After suffering from a prolonged dip that came after the company's Q3 2013 earnings, shares of Regeneron Pharmaceuticals (NASDAQ: REGN) have seen a major rebound and are now approaching their 52-week high of $166.39/share.
The stock has become increasingly popular throughout the year due to pipeline developments (particularly with their chemotherapy supplement ZALTRAP/ziv-aflibercept for patients with colorectal cancer) and the sales growth of their marketed product EYLEA (aflibercept) in the treatment of wet AMD. Wet AMD (or wet age-related macular degeneration) affects about 10% of the total AMD population - about 15 million patients in the United States alone. The disease is caused by the expansion of blood vessels in the retina into the macula, which causes the vessels to become weak and "leaky." Wet AMD patients can have severely impaired vision and even blind spots as the condition worsens.
Since the start of the year, shares of REGN have moved up about 190%, meaning that investors who bought in early January would have tripled their initial investment in the company at this point. Going back to a two-year frame, we see ROI jump to over 550%. How did Regeneron generate such enormous returns in such a short timeframe, and how did it end up at a market cap of $15.5 billion so soon? Keep in mind that Regeneron was basically a "failure" of a biotech company for two decades prior to this big reversal in fortune.
One the major reasons that Regeneron has become such a success is because of the underestimation of EYLEA by Wall Street analysts, who had projections for the drug's sales growth around November 2011 (when EYLEA was finally FDA approved for the treatment of Wet AMD) that were beaten by the actual sales growth of EYLEA. EYLEA has been so successful that Regeneron is expecting full-year sales revenue of $790-815 million, which is an impressive figure given that the treatment has been available for less than a year. The treatment is marketed outside of the United States by Bayer, which has given Regeneron very favorable arrangements which allow for substantial milestone payments and rights to the US market for REGN.

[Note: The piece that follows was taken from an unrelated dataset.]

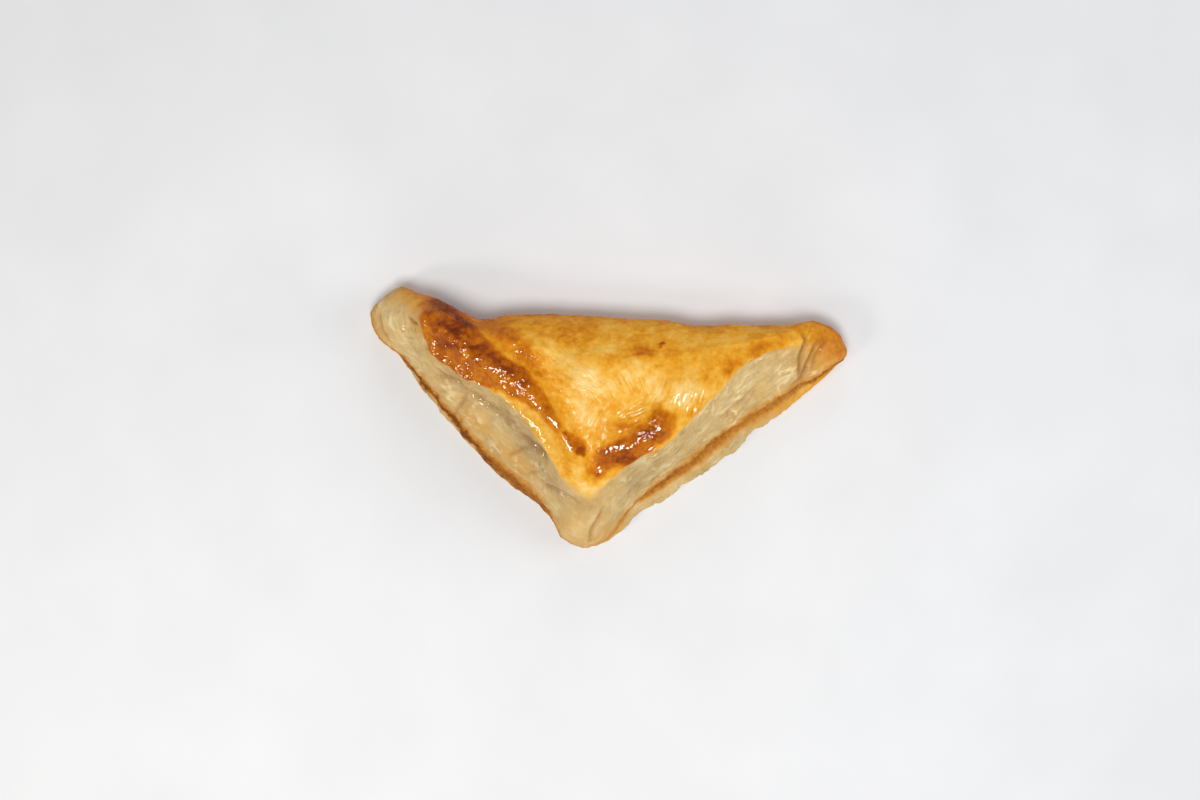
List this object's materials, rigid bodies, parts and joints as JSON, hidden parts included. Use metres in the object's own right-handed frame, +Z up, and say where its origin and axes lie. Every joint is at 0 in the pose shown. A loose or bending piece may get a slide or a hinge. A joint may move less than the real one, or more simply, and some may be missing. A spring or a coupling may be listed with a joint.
{
  "type": "triangular puff pastry turnover",
  "caption": "Baked triangular puff pastry turnover with a glazed domed top, pale layered cut edges, a browned seam and a rounded fold.",
  "frame": {"origin": "middle of the bounding box in plan, on the surface that the turnover rests on", "axes": "+X along the folded long edge from the blunt pale ear to the browned ear, -Y towards the corner where the two cut edges meet, +Z up"},
  "size_m": [0.2104, 0.1154, 0.0435],
  "materials": {
    "crust": "egg-glazed puff pastry: glossy golden brown top with darker blisters, matt cream layered walls and a browned seam"
  },
  "bodies": {
    "root": {"patty": "crust"}
  },
  "joints": []
}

In evaluation of their investment, Regeneron shareholders should be particularly focused on the projected growth of EYLEA and how important it is to the valuation of shares of REGN. Last quarter (Q3 2012) the company posted $244 million in EYLEA sales, which was a 26% increase relative to the last quarter. Double-digit revenue growth per quarter isn't truly sustainable in the long run, but does justify the stock's seemingly-expensive financial ratios for the time being. For instance, the super-high P/E ratio of 74.5 or the P/S ratio of 14 may make Regeneron seem expensive at a glance, but factoring in the extremely rapid growth of EYLEA sales you actually see a very inexpensive ticker. The market should also be factoring in Europe, since the CHMP (the European Committee for Medicinal Products for Human Use) recommended approval to the EMA (European Medicines Agency), which makes final approval likely close to the end of this year or soon after.
Investors who are considering REGN should also factor in the company's new cancer therapy supplement ZALTRAP, which was approved by the FDA in August of this year under priority review. Created collaboration with the French pharmaceutical giant Sanofi (more specifically with their subsidy Aventis, which was acquired by Sanofi), ZALTRAP is a treatment that is used in conjunction with the chemotherapeutic agent FOLFIRI in patients with metastatic colorecal cancer who have already received an oxaliplatin-containing regimen. Sales in the United States were very limited so far (only $8 million in Q3), but the market is expecting the number to explode in coming quarters in the same fashion as EYLEA due to the benefits of the partnership with Sanofi. ZALTRAP is also expected to progress smoothly to the European market due to a very positive opinion from CHMP, which should pave the way for another approval by the European Medicines Agency.
So while Regeneron stock may seem a bit bloated given its historic returns and its enormous market capitalization of $15.5 billion, it has the financial support of two high-growth drugs that will be seeing incredibly fast sales growth in the next few years, which are also benefiting from the collaboration of the two pharmaceutical giants Bayer and Sanofi. The implication is that any investors considering a stake in REGN should be almost exclusively focused on the sales growth, since these drugs have already passed their clinical trial hurdles and are now reaping the benefits of the lengthy wait for their approval. Other drugs in Regeneron's pipeline should also be considered, although they will play a smaller role given the size of the company at this point.